Extremist leftwing and rightwing parties everywhere are raising the bids in their hatred for Europe and the European Union and the mainstream parties don’t defend Europe, but just follow the populists.

The result of this polarization within Europe is that the European countries are more and more treating their neighbors and partners as their adversaries, instead of their allies.

And Europe? That’s the biggest adversary of all! The lovebaby that nobody wanted! Undemocratic, distant, wasteful, bureaucratic, patronizing and without any understanding whatsoever for Joe the Plummer, Jean Valjean, Jan Modaal, Otto Normalverbraucher or whatever these so-called normal, hardworking citizens are called.

All these parties are willing to sacrifice the still adolescent, but bright social-economic miracle, called Europe, in order to ‘save’ their own miserable country. Not that this will work out right, but stating that you are in favor of Europe is a political death sentence; at least in North-West Europe.
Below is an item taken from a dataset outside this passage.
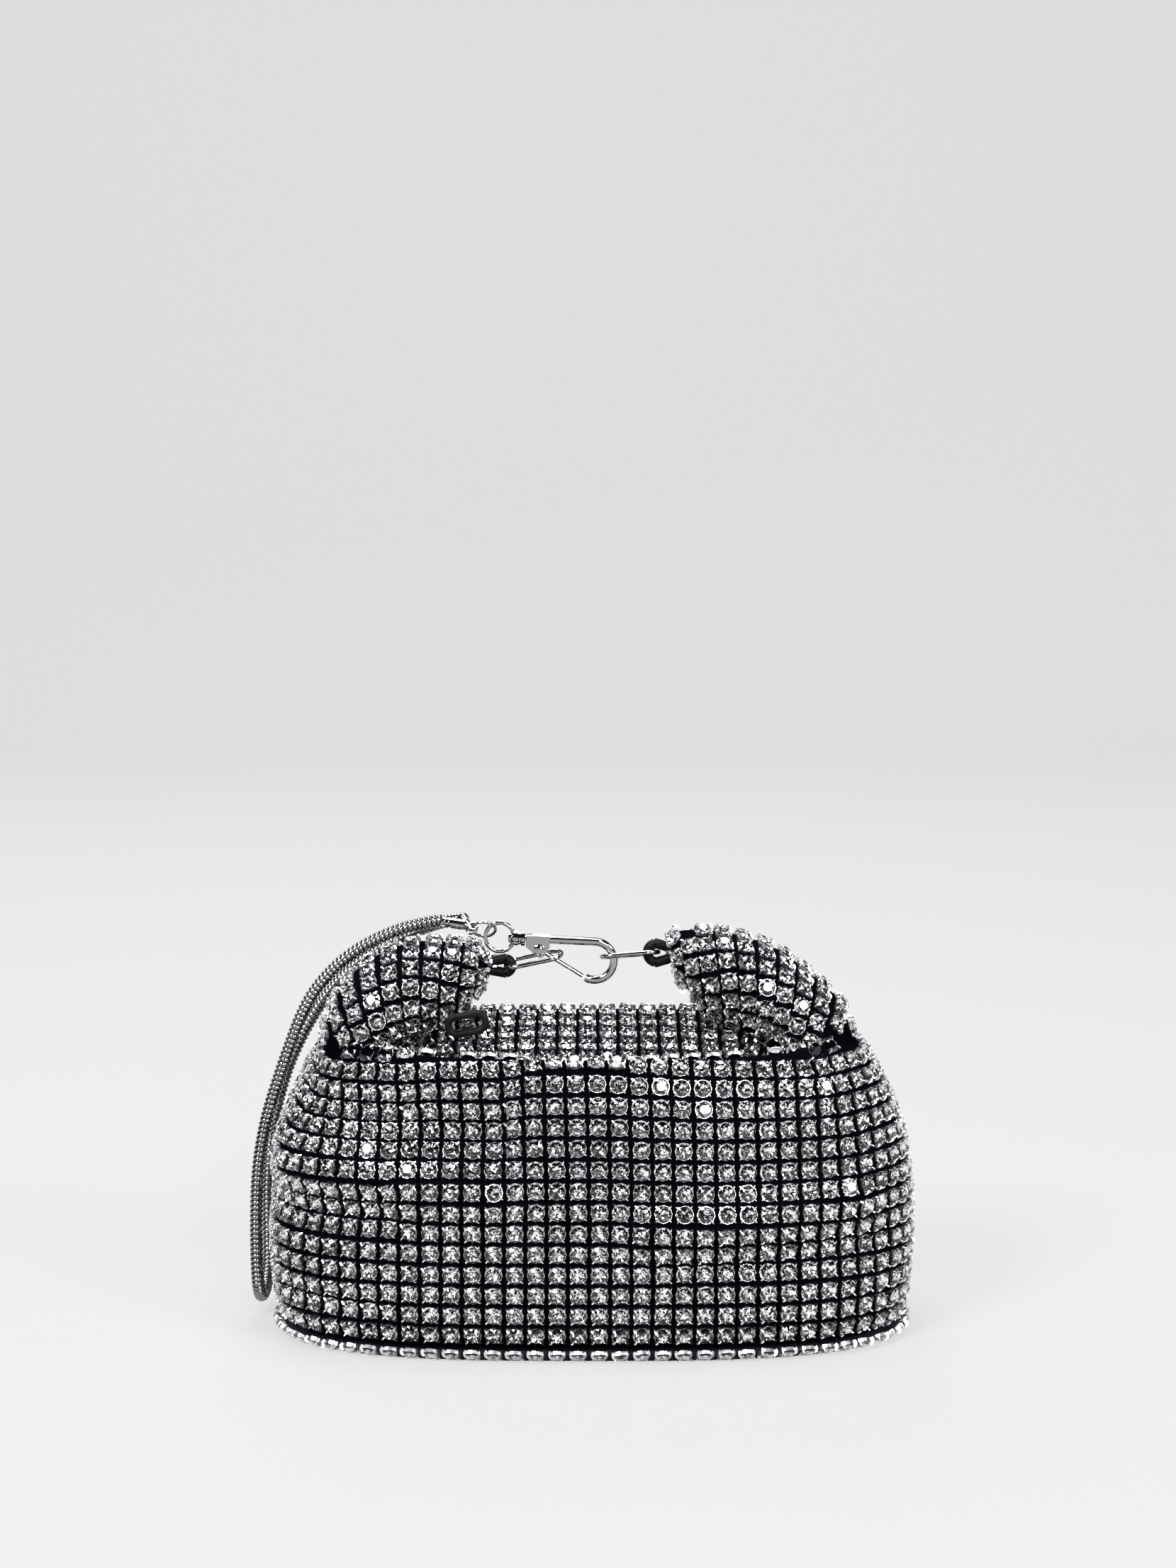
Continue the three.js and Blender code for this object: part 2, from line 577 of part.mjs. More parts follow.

The courage that the political leaders need to plea allegiance to and fight for the European idea, is extremely hard to find nowadays. In order to save their bacon in the next elections, most parties treat Europe as a stepchild. A very grave mistake in my opinion.

Could this be the end of the Euro-zone and the European Union? It might, when positive change stays away and political unity deteriorates further.

This really makes me sad, but not regarding this development would be naive in my opinion.